**Work to complete**: Find the lines that contain the word "names" and copy each one.

**Data shown**:
•••
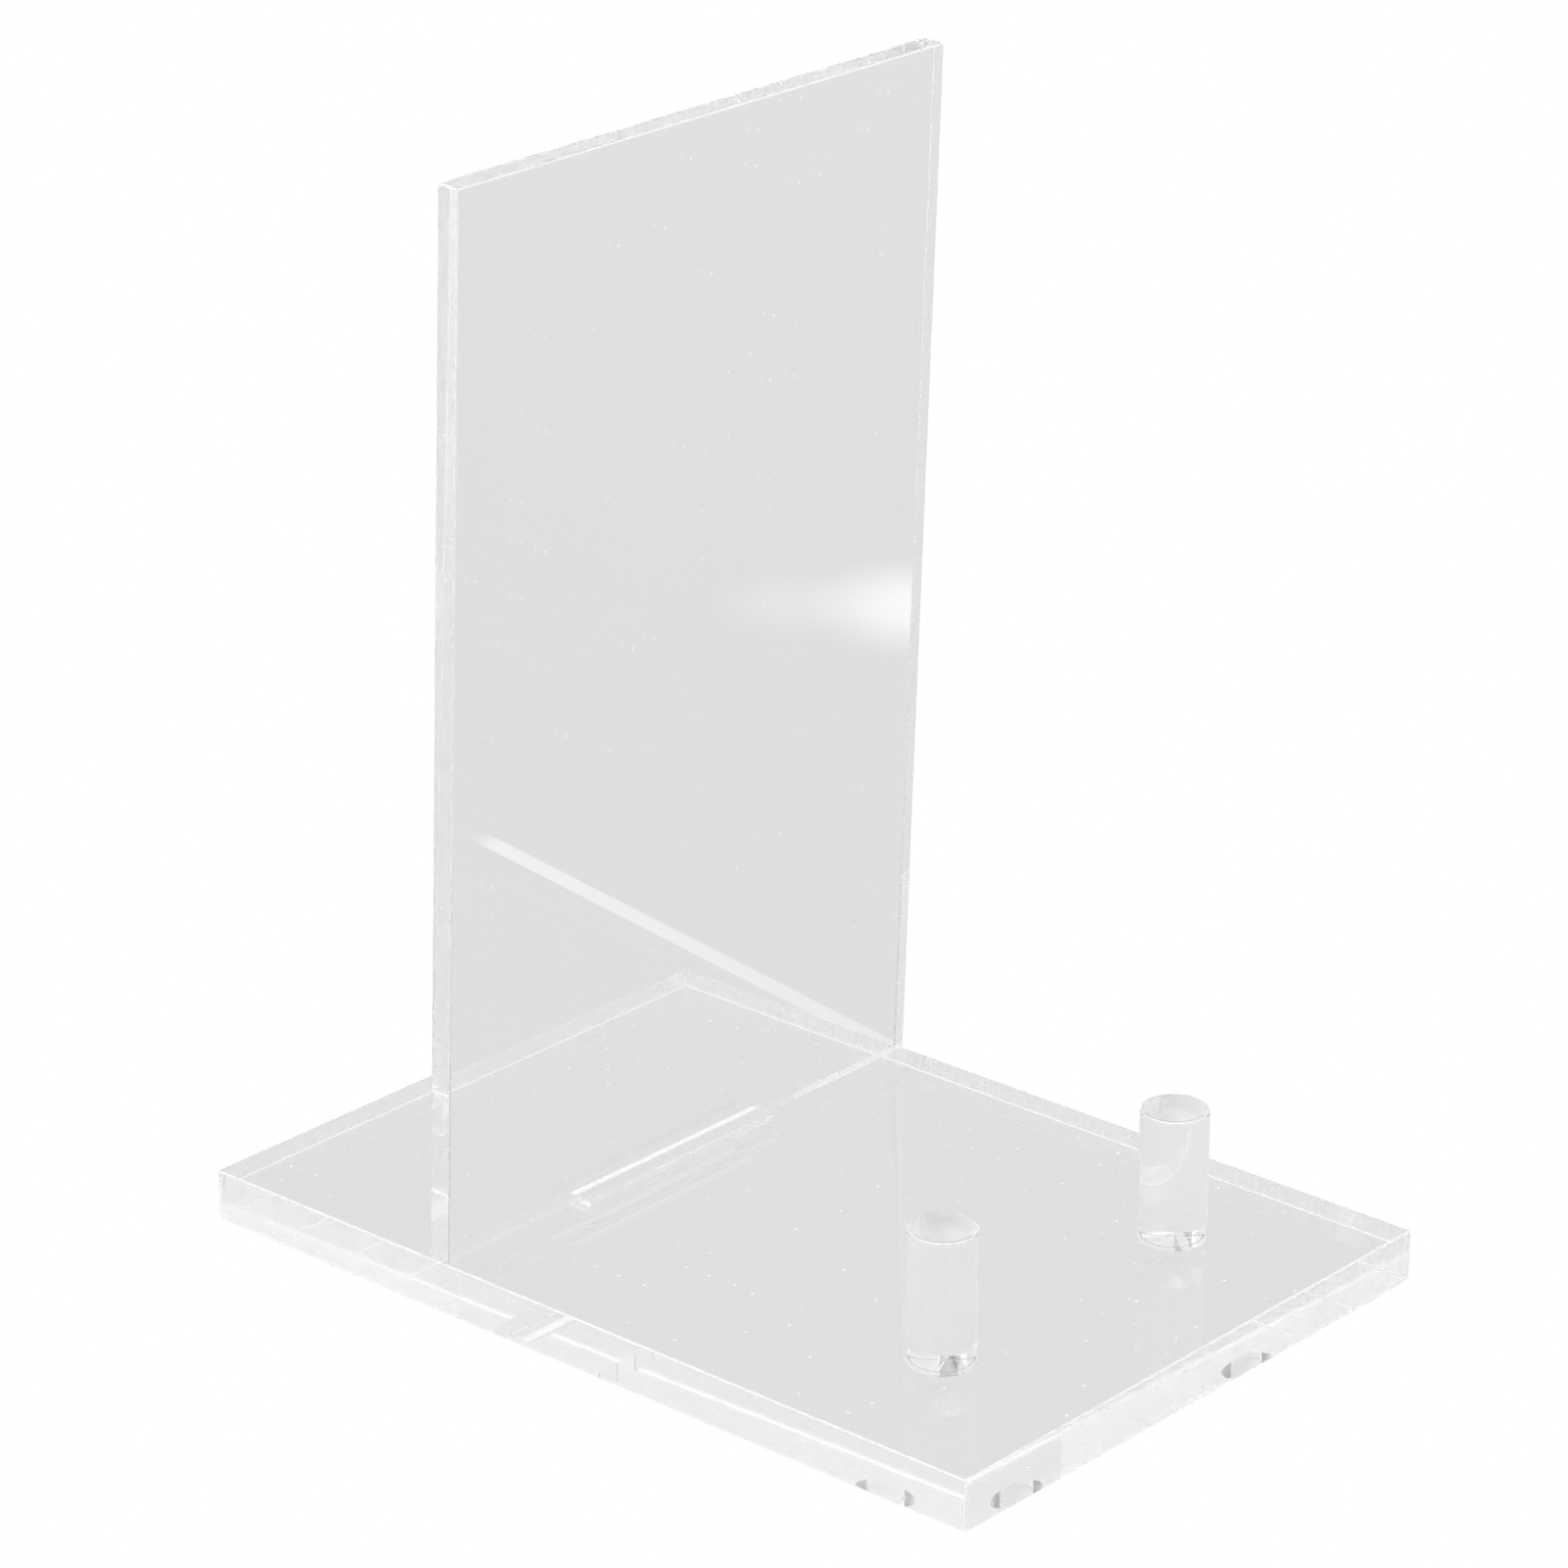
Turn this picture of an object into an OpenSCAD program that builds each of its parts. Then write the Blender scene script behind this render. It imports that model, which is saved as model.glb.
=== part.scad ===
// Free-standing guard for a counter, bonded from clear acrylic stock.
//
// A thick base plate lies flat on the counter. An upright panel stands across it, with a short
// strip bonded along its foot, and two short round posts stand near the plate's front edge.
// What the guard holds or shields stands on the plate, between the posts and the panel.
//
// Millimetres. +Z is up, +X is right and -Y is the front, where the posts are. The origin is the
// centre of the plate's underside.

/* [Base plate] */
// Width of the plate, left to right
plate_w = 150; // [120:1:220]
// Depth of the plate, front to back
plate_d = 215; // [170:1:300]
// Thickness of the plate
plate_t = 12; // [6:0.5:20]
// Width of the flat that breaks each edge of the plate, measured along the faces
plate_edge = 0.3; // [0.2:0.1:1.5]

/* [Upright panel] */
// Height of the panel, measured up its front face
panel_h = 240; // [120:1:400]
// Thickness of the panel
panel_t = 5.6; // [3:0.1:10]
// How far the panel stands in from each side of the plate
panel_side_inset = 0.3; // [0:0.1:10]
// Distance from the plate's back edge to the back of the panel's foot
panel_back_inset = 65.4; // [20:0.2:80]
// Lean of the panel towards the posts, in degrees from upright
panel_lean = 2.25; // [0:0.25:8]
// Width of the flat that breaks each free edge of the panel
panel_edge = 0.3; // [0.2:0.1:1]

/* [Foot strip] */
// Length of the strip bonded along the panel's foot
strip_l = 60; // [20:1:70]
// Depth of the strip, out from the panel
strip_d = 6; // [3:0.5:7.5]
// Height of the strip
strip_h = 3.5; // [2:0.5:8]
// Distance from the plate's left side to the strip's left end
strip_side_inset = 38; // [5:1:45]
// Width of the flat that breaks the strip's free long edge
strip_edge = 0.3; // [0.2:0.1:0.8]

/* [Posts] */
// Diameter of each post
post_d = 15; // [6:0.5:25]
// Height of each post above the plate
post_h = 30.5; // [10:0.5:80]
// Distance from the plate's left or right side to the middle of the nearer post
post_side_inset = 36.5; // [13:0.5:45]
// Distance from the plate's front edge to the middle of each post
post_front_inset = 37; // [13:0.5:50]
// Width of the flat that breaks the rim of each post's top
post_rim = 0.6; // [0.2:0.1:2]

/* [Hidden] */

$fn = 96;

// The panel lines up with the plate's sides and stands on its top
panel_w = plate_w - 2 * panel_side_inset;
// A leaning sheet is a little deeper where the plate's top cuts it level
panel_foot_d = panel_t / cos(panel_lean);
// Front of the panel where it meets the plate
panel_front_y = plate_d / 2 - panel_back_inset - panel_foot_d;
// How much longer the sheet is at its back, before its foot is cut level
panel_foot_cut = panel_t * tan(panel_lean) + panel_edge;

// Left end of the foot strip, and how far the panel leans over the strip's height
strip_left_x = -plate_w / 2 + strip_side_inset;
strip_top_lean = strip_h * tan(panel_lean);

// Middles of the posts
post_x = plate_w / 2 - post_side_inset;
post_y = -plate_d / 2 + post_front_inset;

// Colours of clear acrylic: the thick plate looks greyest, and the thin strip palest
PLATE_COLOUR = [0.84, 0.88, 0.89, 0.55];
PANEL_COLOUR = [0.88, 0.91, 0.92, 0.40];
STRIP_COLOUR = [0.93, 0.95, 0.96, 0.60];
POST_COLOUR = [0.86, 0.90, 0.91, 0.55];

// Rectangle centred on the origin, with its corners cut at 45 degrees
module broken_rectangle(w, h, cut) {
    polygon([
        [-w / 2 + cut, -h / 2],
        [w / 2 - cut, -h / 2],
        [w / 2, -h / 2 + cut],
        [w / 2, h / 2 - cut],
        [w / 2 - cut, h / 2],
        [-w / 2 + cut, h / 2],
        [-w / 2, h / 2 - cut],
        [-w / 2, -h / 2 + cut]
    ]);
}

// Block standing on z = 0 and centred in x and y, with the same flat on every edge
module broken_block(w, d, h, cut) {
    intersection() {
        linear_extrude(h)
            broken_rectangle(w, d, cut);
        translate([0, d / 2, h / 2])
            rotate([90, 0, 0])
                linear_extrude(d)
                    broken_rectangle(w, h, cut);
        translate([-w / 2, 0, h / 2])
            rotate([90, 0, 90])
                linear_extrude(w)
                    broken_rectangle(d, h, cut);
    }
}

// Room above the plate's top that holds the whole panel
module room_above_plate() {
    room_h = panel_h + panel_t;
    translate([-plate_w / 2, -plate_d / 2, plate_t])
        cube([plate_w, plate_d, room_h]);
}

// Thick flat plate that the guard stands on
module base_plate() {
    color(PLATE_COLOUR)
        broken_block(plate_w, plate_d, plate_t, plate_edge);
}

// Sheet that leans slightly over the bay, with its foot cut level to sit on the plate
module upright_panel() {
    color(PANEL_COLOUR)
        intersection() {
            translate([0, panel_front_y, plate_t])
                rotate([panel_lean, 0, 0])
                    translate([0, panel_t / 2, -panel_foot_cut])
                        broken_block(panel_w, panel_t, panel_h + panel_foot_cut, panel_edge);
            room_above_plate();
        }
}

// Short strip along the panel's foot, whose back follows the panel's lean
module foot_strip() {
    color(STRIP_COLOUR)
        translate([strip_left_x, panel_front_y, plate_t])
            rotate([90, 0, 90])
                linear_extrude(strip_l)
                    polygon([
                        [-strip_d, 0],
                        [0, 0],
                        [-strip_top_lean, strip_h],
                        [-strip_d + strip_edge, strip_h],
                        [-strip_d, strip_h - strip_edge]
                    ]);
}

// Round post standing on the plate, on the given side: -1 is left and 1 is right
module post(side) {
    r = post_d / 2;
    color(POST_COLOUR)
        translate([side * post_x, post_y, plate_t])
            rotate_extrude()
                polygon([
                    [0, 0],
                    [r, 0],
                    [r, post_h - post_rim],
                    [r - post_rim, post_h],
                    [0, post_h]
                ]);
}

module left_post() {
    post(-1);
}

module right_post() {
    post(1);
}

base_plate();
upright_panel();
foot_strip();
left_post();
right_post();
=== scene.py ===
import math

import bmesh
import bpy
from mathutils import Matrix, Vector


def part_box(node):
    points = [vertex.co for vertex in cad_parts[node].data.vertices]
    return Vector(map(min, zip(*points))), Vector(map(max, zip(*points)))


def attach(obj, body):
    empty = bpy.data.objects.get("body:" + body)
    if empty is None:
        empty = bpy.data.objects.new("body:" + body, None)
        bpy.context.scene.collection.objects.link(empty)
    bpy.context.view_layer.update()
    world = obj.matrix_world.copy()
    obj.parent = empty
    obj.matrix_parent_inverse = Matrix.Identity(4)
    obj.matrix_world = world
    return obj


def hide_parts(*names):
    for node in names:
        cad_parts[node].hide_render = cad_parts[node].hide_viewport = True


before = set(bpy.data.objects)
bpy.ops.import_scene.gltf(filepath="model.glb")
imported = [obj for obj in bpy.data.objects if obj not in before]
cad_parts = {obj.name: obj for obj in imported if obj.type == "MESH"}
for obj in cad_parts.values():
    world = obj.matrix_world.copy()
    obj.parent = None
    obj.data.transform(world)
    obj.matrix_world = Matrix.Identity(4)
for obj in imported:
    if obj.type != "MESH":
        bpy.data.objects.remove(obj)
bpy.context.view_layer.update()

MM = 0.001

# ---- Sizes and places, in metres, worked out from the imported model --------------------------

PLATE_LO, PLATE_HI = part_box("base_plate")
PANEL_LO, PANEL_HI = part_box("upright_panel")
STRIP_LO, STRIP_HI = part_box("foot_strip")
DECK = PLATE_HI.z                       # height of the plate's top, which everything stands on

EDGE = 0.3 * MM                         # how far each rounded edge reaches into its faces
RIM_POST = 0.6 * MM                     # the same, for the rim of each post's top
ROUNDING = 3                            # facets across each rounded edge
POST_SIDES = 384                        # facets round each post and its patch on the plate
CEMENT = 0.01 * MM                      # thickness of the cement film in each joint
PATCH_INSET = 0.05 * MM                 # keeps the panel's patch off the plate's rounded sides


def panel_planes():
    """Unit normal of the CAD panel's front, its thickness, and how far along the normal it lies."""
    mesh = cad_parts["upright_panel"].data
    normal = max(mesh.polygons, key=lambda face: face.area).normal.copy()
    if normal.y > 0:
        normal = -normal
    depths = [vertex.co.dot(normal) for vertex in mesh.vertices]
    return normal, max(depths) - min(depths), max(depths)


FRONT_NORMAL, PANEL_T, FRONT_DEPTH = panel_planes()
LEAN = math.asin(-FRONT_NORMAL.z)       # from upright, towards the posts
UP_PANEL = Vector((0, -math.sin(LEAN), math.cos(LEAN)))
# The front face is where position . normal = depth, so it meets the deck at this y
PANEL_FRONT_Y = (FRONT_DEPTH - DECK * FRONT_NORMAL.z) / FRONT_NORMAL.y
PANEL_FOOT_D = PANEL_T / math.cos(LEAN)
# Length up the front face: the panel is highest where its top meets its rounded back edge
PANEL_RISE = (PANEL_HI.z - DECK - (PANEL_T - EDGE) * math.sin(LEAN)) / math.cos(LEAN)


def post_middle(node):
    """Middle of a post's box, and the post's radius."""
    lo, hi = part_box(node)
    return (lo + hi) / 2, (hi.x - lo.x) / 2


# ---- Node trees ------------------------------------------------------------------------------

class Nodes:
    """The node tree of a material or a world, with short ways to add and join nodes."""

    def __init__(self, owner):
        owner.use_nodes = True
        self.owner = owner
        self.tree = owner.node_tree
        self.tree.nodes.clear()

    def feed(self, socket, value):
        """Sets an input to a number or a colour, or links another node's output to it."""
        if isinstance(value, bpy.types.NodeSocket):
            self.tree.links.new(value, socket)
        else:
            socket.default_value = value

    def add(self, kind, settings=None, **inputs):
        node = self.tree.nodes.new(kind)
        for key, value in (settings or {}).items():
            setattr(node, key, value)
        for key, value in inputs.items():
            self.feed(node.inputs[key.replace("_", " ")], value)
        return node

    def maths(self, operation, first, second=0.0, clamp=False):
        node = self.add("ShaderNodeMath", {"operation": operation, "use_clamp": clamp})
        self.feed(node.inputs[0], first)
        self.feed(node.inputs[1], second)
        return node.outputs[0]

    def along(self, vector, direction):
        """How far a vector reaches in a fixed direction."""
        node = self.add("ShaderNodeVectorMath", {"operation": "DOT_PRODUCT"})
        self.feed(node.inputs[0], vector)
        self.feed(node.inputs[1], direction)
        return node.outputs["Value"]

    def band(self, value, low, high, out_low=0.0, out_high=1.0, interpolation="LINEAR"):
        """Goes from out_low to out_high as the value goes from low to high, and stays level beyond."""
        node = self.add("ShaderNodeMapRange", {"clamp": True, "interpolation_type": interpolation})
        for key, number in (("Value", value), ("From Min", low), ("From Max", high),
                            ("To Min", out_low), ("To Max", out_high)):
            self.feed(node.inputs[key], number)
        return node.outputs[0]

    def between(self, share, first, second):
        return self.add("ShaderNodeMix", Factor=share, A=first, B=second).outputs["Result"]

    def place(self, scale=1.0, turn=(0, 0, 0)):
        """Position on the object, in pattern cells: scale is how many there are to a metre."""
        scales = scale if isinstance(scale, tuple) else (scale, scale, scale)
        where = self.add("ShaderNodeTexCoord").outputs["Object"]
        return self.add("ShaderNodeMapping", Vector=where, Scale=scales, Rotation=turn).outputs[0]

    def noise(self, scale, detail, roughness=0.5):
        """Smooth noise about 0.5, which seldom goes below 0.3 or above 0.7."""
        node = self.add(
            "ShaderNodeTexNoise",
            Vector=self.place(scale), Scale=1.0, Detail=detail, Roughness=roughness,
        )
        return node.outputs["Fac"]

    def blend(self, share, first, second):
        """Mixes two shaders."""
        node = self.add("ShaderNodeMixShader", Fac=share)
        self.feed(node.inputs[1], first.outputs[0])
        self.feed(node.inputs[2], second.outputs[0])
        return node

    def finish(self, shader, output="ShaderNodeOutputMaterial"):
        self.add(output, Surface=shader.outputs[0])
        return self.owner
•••
**Result of the task**:
def hide_parts(*names):
    for node in names:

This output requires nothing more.